A: You make a quiz for mixed-fluency groups by using visual-first formats and listening rounds. Relying on images and context clues instead of heavy text means both beginners and advanced learners can participate in the same session without the activity feeling too easy for some and too hard for others.
Q3: What formats work best for ESL classrooms?
A: Listening-first challenges, cognate sorting, and translation trap rounds work best for ESL classrooms. These formats lower the barrier to entry, address common mistakes in a way that feels like a game rather than a correction, and encourage active participation instead of passive reading. Visual matching rounds are also a strong option for beginner groups.
Q4: Can bilingual quiz formats work on social media?

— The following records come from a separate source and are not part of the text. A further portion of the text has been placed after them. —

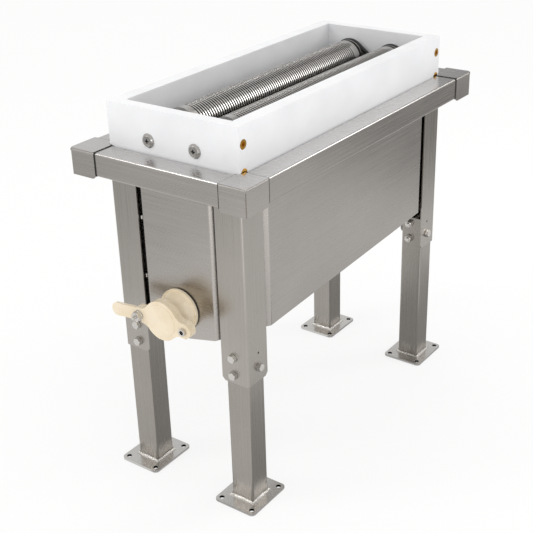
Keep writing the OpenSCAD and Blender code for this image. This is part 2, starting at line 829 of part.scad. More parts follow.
// Section of the roller tube: X is the radius, Y the length
function rib_points() = [
    for (k = [0 : rib_count - 2]) let (
        y = land_l + rib_margin + rib_crest + k * rib_pitch - rib_crest / 2,
        side = (rib_pitch - rib_crest - groove_floor) / 2,
        r = roller_d / 2
    ) each [
        [r, y],
        [r - groove_depth, y + side],
        [r - groove_depth, y + side + groove_floor],
        [r, y + 2 * side + groove_floor],
    ]
];

module roller_shell(sx) color([0.80, 0.80, 0.79])
    translate([sx * roller_x, roller_front, axle_z]) rotate([-90, 0, 0]) rotate_extrude()
        polygon(concat(
            [[bore_r, 0], [roller_d / 2, 0]],
            rib_points(),
            [[roller_d / 2, roller_l], [bore_r, roller_l]]
        ));

module roller_plugs(sx) color([0.70, 0.68, 0.66])
    for (y = [roller_front, roller_rear - plug_t])
        ring_y(sx * roller_x, axle_z, 2 * bore_r, bush_d, y, y + plug_t);

module roller_bushes(sx) color([0.93, 0.92, 0.88])
    for (y = [roller_front, roller_rear - plug_t])
        ring_y(sx * roller_x, axle_z, bush_d, axle_d + 2 * run_gap, y, y + plug_t);

module roller_pulley(sx) color([0.74, 0.74, 0.74])
    translate([sx * roller_x, roller_rear, axle_z]) rotate([-90, 0, 0]) rotate_extrude() {
        mid = pulley_neck + pulley_w / 2;
        floor_radius = belt_r - belt_d / 2 - belt_gap;
        polygon([
            [axle_d / 2 + 0.5, 0],
            [bush_d / 2 + 4, 0],
            [bush_d / 2 + 4, pulley_neck],
            [pulley_r, pulley_neck],
            [pulley_r, mid - groove_half],
            [floor_radius, mid - groove_half],
            [floor_radius, mid + groove_half],
            [pulley_r, mid + groove_half],
            [pulley_r, pulley_neck + pulley_w],
            [axle_d / 2 + 0.5, pulley_neck + pulley_w],
        ]);
    }

module roller_left_shell() roller_shell(-1);
module roller_left_plugs() roller_plugs(-1);
module roller_left_bushes() roller_bushes(-1);
module roller_left_pulley() roller_pulley(-1);
module roller_right_shell() roller_shell(1);
module roller_right_plugs() roller_plugs(1);
module roller_right_bushes() roller_bushes(1);
module roller_right_pulley() roller_pulley(1);

// Drive belt: a round belt crossed between the pulleys, so that the rollers turn opposite ways

belt_sides = 12;
arc_steps = 20;
run_steps = 16;
cross_angle = asin(belt_r / roller_x);
run_half = roller_x * cos(cross_angle);
cross_lift = belt_d / 2 + 0.5;

// Points of the arc round the left pulley, from its upper to its lower tangent
function left_arc() = [
    for (k = [0 : arc_steps - 1])
        let (a = 90 - cross_angle + k * (180 + 2 * cross_angle) / arc_steps)
        [-roller_x + belt_r * cos(a), 0, belt_r * sin(a)]
];

// Points of a straight run from the left pulley to the right one, past the other run
function cross_run(up, lift) = [
    for (k = [0 : run_steps - 1])
        let (u = k / run_steps, s = (2 * u - 1) * run_half)
        [s * cos(cross_angle), lift * pow(sin(180 * u), 4), up * s * sin(cross_angle)]
];

belt_line = concat(
    left_arc(),
    cross_run(1, -cross_lift),
    [for (p = left_arc()) [-p.x, 0, p.z]],
    [for (p = cross_run(1, cross_lift)) [-p.x, p.y, p.z]]
);

function unit(v) = v / norm(v);

function belt_ring(k) = let (
    n = len(belt_line),
    along = unit(belt_line[(k + 1) % n] - belt_line[(k + n - 1) % n]),
    out = unit(cross(along, [0, 1, 0])),
    side = cross(out, along)
) [
    for (j = [0 : belt_sides - 1]) let (a = j * 360 / belt_sides)
        belt_line[k] + belt_d / 2 * (cos(a) * out + sin(a) * side)
];

function belt_faces(n) = [
    for (k = [0 : n - 1], j = [0 : belt_sides - 1]) let (
        a = k * belt_sides + j,
        b = k * belt_sides + (j + 1) % belt_sides,
        c = (k + 1) % n * belt_sides + (j + 1) % belt_sides,
        d = (k + 1) % n * belt_sides + j
    ) each [[a, b, c], [a, c, d]]
];

module drive_belt() color([0.12, 0.12, 0.12]) translate([0, belt_y, axle_z])
    polyhedron(
        points = [for (k = [0 : len(belt_line) - 1]) each belt_ring(k)],
        faces = belt_faces(len(belt_line)),
        convexity = 6
    );

tub_wrap();
tub_end_front();
tub_end_rear();
rim_rail_front();
rim_rail_rear();
rim_rail_left();
rim_rail_right();
corner_cap_front_left();
corner_cap_front_right();
corner_cap_rear_left();
corner_cap_rear_right();
upright_front_left();
upright_front_right();
upright_rear_left();
upright_rear_right();
leg_front_left();
leg_front_right();
leg_rear_left();
leg_rear_right();
foot_plate_front_left();
foot_plate_front_right();
foot_plate_rear_left();
foot_plate_rear_right();
leg_bolts();
leg_washers();
leg_nuts();
gate_body();
gate_seal();
gate_backnut();
gate_blade();
gate_pivot_screw();
gate_stud();
gate_lock_nut();
box_side_left();
box_side_right();
box_end_front();
box_end_rear();
corner_bolts();
axle_screws();
cup_washers();
axle_left();
axle_right();
front_spacers();
rear_spacers();
drive_belt();
roller_left_shell();
roller_left_plugs();
roller_left_bushes();
roller_left_pulley();
roller_right_shell();
roller_right_plugs();
roller_right_bushes();
roller_right_pulley();
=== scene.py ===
"""Dresses the roller uncapper: a white box with two ribbed rollers in the rim of a steel honey
tub, which stands on four bolted legs and empties through a cream honey gate."""
import logging
import math
from dataclasses import dataclass
from enum import Enum
from typing import Callable, Iterable, Sequence

import bmesh
import bpy
from mathutils import Matrix, Vector


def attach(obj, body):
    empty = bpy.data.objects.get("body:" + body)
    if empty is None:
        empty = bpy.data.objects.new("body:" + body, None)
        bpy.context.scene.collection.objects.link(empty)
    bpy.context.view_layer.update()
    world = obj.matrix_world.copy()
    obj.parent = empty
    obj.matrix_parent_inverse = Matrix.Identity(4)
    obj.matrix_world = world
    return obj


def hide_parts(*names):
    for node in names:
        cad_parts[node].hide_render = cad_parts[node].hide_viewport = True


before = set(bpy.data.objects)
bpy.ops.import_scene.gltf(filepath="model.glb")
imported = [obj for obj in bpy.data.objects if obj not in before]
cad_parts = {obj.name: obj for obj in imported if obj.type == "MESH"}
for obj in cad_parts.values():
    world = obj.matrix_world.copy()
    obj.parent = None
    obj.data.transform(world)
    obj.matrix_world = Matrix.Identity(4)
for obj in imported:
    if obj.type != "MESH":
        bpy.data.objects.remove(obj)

log = logging.getLogger("roller_uncapper")
Pair = tuple[float, float]
Triple = tuple[float, float, float]
MM = 0.001
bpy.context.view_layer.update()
# Axes, as numbers of a vector's parts
X, Y = 0, 1
# The Mix node's colour sockets, by number, since other sockets have the same names
MIX_DARK, MIX_LIGHT, MIX_COLOUR = 6, 7, 2
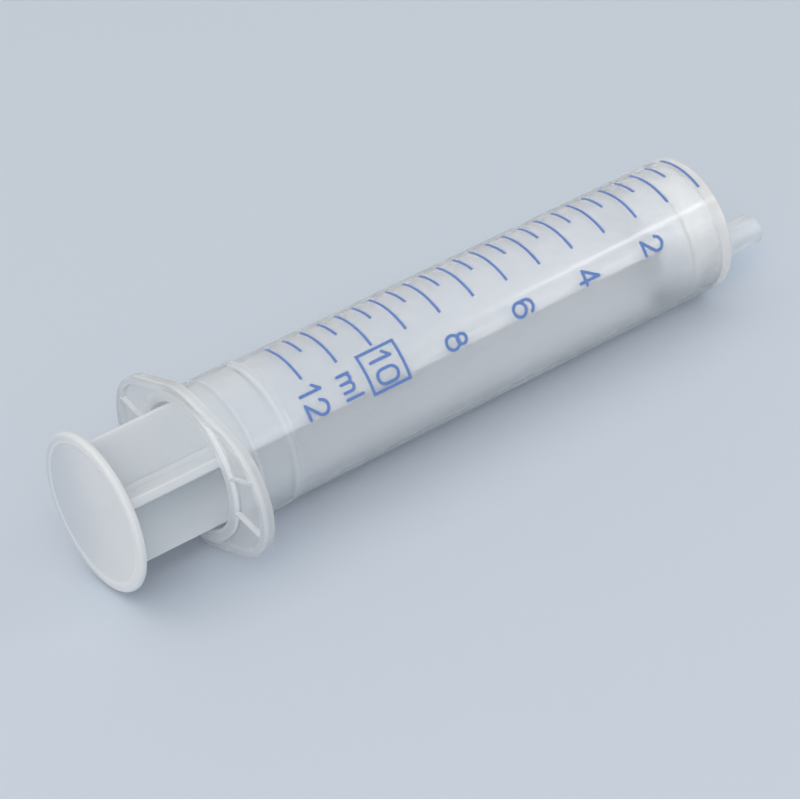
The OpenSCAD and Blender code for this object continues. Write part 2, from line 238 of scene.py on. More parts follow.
@dataclass(frozen=True)
class ClearPolypropylene:
    """Clear plastic with a milky haze, thicker in the flange, which lets lamps through, with
    painted highlights as milky bands at the collar step, bead and relief, painted light at the end
    wall and round the mouth, and painted shade on the nozzle.
    """

    flange_x: float
    rim_x: float
    end_x: float
    tube_r: float
    ring_r: float
    collar_x: float
    bead_x: float
    relief_x: float
    pale: Colour = (0.88, 0.905, 0.93, 1)
    cloudy: Colour = (0.93, 0.945, 0.96, 1)
    milk: Colour = (0.84, 0.86, 0.88, 1)
    shade: Colour = (0.9, 0.91, 0.93, 1)
    refraction: float = 1.49
    outer_roughness: float = 0.14
    inner_roughness: float = 0.28
    roughness_swing: float = 0.06
    outer_haze: float = 0.18
    inner_haze: float = 0.12
    flange_haze: float = 0.2
    rim_haze: float = 0.06
    # painted light: the end wall is made much milkier, and its milk lighter
    end_haze: float = 0.5
    nozzle_haze: float = -0.2
    # painted highlights: milky bands at the collar step, stop bead and relief stand in for the pale
    # arcs that light draws there
    step_painted_highlight: float = 0.06
    bead_painted_highlight: float = 0.05
    relief_painted_highlight: float = 0.08
    # painted light: the ring round the mouth is made milkier and lighter, over the shade in the gap
    # between stem and bore
    mouth_painted_light: float = 0.4
    step_width: float = 0.5 * MM
    bead_width: float = 0.6 * MM
    relief_width: float = 0.35 * MM
    # painted shade: the nozzle's glass is tinted darker and bluer than the tube, standing in for
    # the backdrop seen through it
    nozzle_painted_shade: Colour = (0.64, 0.74, 0.84, 1)
    # painted light: lighter milk colour for the end wall
    end_painted_light: Colour = (0.95, 0.955, 0.96, 1)
    haze_swing: float = 0.03
    soak: float = 0.5
    soak_depth: float = 1.2 * MM
    cloud: float = 6 * MM
    flow_stretch: float = 0.15
    grain: float = 0.35 * MM
    grain_detail: float = 2
    grain_depth: float = 0.004 * MM
    blur: float = 0.3 * MM

    def masks(self, paint: Paint, place: Sock) -> dict[str, Sock]:
        """Mark the regions of the moulding, with 1 in each and 0 elsewhere.

        Args:
            paint: the material's builder.
            place: the piece's own coordinates.

        Returns:
            The masks by name.
        """
        reach = paint.reach(place)
        back = -1 * paint.along(place)
        rim = paint.rise(back, -self.rim_x - self.blur, -self.rim_x)
        return {
            "inner": reach < self.tube_r - self.blur,
            "flange": paint.rise(back, -self.flange_x - self.blur, -self.flange_x),
            "rim": rim,
            "end": 1 - paint.rise(back, -self.end_x, self.blur - self.end_x),
            "nozzle": 1 - paint.rise(back, -self.blur, self.blur),
            "step": paint.ring(back, -self.collar_x, self.step_width),
            "bead": paint.ring(back, -self.bead_x, self.bead_width),
            "relief": paint.ring(back, -self.relief_x, self.relief_width),
            "mouth": rim * (1 - paint.rise(reach, self.ring_r, self.ring_r + self.blur)),
        }

    def haze(self, masks: dict[str, Sock], flow: Sock) -> Sock:
        """Say how milky the plastic is from place to place; the bands at the collar step, bead and
        relief are painted highlights, and the extra milk at the end wall and round the mouth is
        painted light.

        Args:
            masks: the regions of the moulding.
            flow: noise stretched along the tube.

        Returns:
            The share of milk.
        """
        share = (self.outer_haze + (self.inner_haze - self.outer_haze) * masks["inner"]
                 + self.haze_swing * flow)
        for name, change in (("flange", self.flange_haze), ("rim", self.rim_haze),
                             ("end", self.end_haze), ("nozzle", self.nozzle_haze),
                             ("step", self.step_painted_highlight), ("bead", self.bead_painted_highlight),
                             ("relief", self.relief_painted_highlight), ("mouth", self.mouth_painted_light)):
            share = share + change * masks[name]
        return share

    def make(self) -> bpy.types.Material:
        """Mix clear and milky plastic, and let the lamps' light through; the end wall's milk
        carries painted light and the nozzle's glass painted shade.

        Returns:
            The material.
        """
        paint = Paint.material("clear_polypropylene")
        place = paint.place()
        flow = paint.noise(paint.place((self.flow_stretch, 1, 1)), self.cloud)
        masks = self.masks(paint, place)
        grain = paint.bump(paint.noise(place, self.grain, self.grain_detail) * masks["flange"],
                           self.grain_depth)
        roughness = (self.outer_roughness
                     + (self.inner_roughness - self.outer_roughness) * masks["inner"]
                     + self.roughness_swing * flow)
        tube = paint.blend(flow, self.pale, self.cloudy)
        glass = paint.node("ShaderNodeBsdfPrincipled", {}, {
            # painted shade on the nozzle
            "Base Color": paint.blend(masks["nozzle"], tube, self.nozzle_painted_shade),
            "Roughness": roughness, "IOR": self.refraction, "Transmission Weight": 1,
            "Normal": grain})
        milk = paint.node("ShaderNodeBsdfPrincipled", {}, {
            # painted light: the end wall's milk is lighter
            "Base Color": paint.blend(masks["end"], self.milk, self.end_painted_light),
            "Roughness": roughness, "IOR": self.refraction, "Subsurface Weight": self.soak,
            "Subsurface Radius": (1, 1, 1), "Subsurface Scale": self.soak_depth,
            "Normal": grain})
        body = paint.node("ShaderNodeMixShader", {},
                          {0: self.haze(masks, flow), 1: glass, 2: milk})
        see = paint.node("ShaderNodeBsdfTransparent", {}, {"Color": self.shade})
        shadow = paint.node("ShaderNodeLightPath", output="Is Shadow Ray")
        return paint.surface(paint.node("ShaderNodeMixShader", {}, {0: shadow, 1: body, 2: see}))


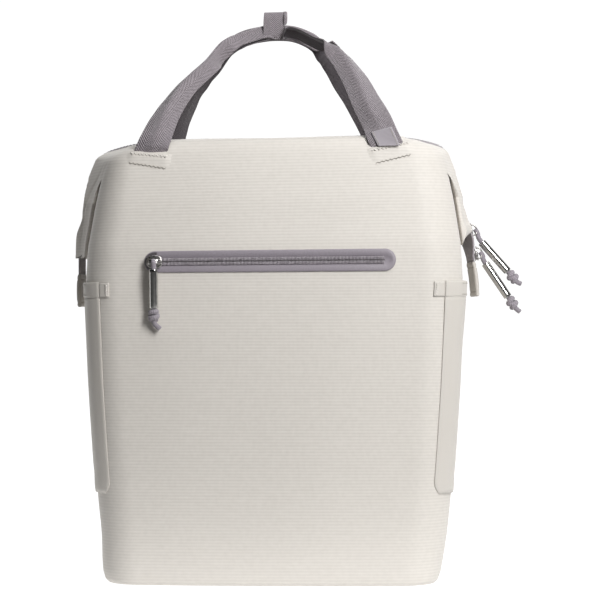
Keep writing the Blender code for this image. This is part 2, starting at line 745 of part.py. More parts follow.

A: Yes, bilingual quiz formats work well on social media. Framing them as short-form video challenges with visual timers and answer reveals gives audiences something to react to. False friend rounds and code-switch prompts tend to generate comments because the wrong answer is often believable, which pulls people into the discussion.
Q5: What are good bilingual quiz ideas for Spanish-English learners?
A: Spanish-English learners benefit from formats that play up the natural overlap between the two languages. Cognate rounds build quick confidence, false friends add a surprise element, picture matching keeps the pace fast, and code-switch prompts test real comprehension. These four formats together give you a well-rounded session without needing complex materials.
• Cognate sorting rounds: Spanish and English share thousands of near-identical words, making these great confidence builders.
• False friend challenges: Words like “librería” (bookstore, not library) land well because the surprise sticks.
• Picture matching: Visual prompts remove the need to translate before answering, keeping the pace fast.
• Code-switch prompts: Start a question in English and ask for the answer in Spanish, or vice versa.
• Translation trap rounds built around common Spanish–English idioms and false equivalents.